Linnet Lake

Watch the video footage here

Swimming in Lake Linnet, Waterton Lakes National Park 2013

 

The impermanent return: Photography, protected areas and the matter of Linnet Lake.

This is a film still from Lake Linnet, in Waterton Lakes National Park.

The film still shows a line in process by Jenaya Webb, an open water swimmer, anthropologist, and librarian, who I work with in parks and protected areas. We swim in lakes as a way to explore the thick description of gestures, ethnographic fieldwork, lines, the history of abstraction in film and photography, performance, and the social life of rumours. All of these form part of my experimental toolkit to contest the monumentality of colonial archives and interrupt the effect these objects have on the way we relate to parks.

We’ve filmed swims in Waterton Lakes and Banff National Parks since 2013.

In Waterton, we’ve become entangled with an 80 year-old postcard, Swimming Pool, Linnet Lake to better understand relationships between photography and more-than human worlds. In written work I take up a basic question about how photographs are fleeting: why some places in the Canadian National Parks system – places valued for their stability and unchanging nature – either never enter into – or fall out of – photographic practices and records? How can discerning ways that photographs are truths and fictions provide ways forward for thinking about unsettling settler colonialism and decolonial futures in Canadian National Parks?

In a paper delivered at the American Anthropology Association Meetings, Uncertainty and impermanence in the photographic practices of a Canadian National Park: the matter of Lake Linnet I talk about the way that National Parks and protected areas in Canada are cast through a tension between pristine nature and human activity found in archival records, photographic practices, and in the dual mandate of Parks Canada. Displacing these binaries of nature and culture provides necessary ethical and political grounding for new social imaginaries – ones that can produce a recognition of the otherwise (Donna Haraway and others write beautifully about this).

At the same time, much attention towards theorizing photography rests on the binary of photographs as images or objects. I follow an alternative vein of photographic theory as I consider a photograph as event, one that becomes possible through multiple forces. I draw on ethnographic research of photographic practices in Waterton Lakes National Park, a federally protected area in western Canada, to ask, how do relationships in protected areas, imagined as fixed and unchanging, actually change over time. How is this change reflected in photographic history and practices in Waterton?

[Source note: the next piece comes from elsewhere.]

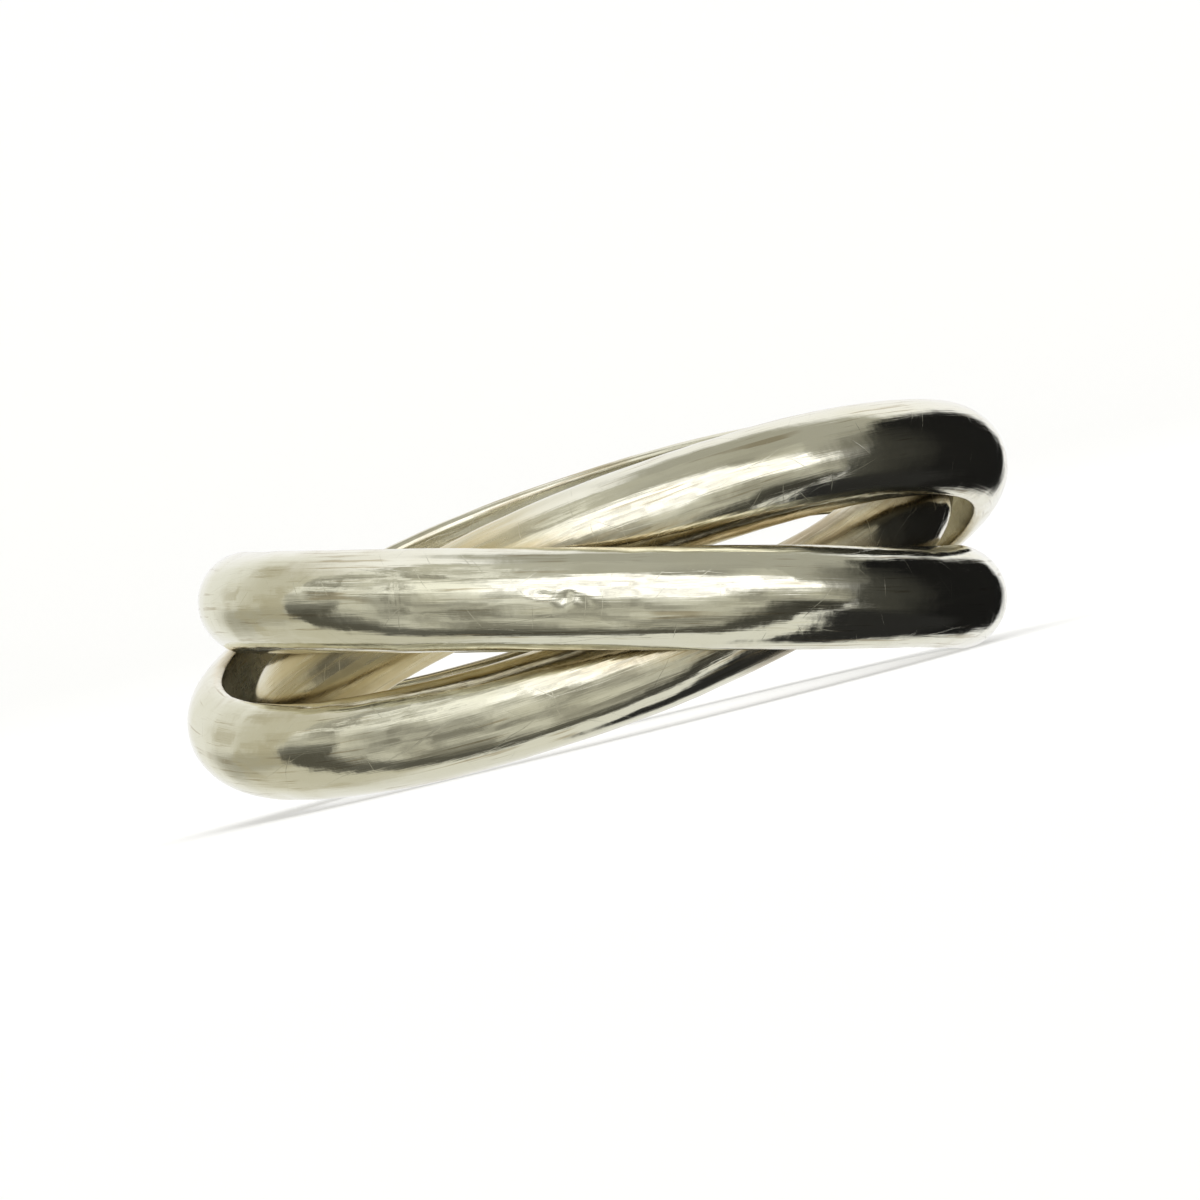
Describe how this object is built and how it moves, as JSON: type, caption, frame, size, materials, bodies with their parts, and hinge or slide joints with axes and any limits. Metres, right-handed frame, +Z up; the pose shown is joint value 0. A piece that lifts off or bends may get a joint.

I suggest that practices of imagining otherwise is an ethnographic endeavor to reveal shifting visualities and fleeting photographic events at play in the park. I ask, what new links between humans and their relationships in the more than human world are made visible by investigating the archival record: A case study of an 80 year-old postcard of Lake Linnet? I follow a sensorial turn in visual anthropology to argue for an embodied understanding of the visual domain and recount an interconnected relationship between people, pathways, ideas, government, migratory birds, water, and parasites on the move.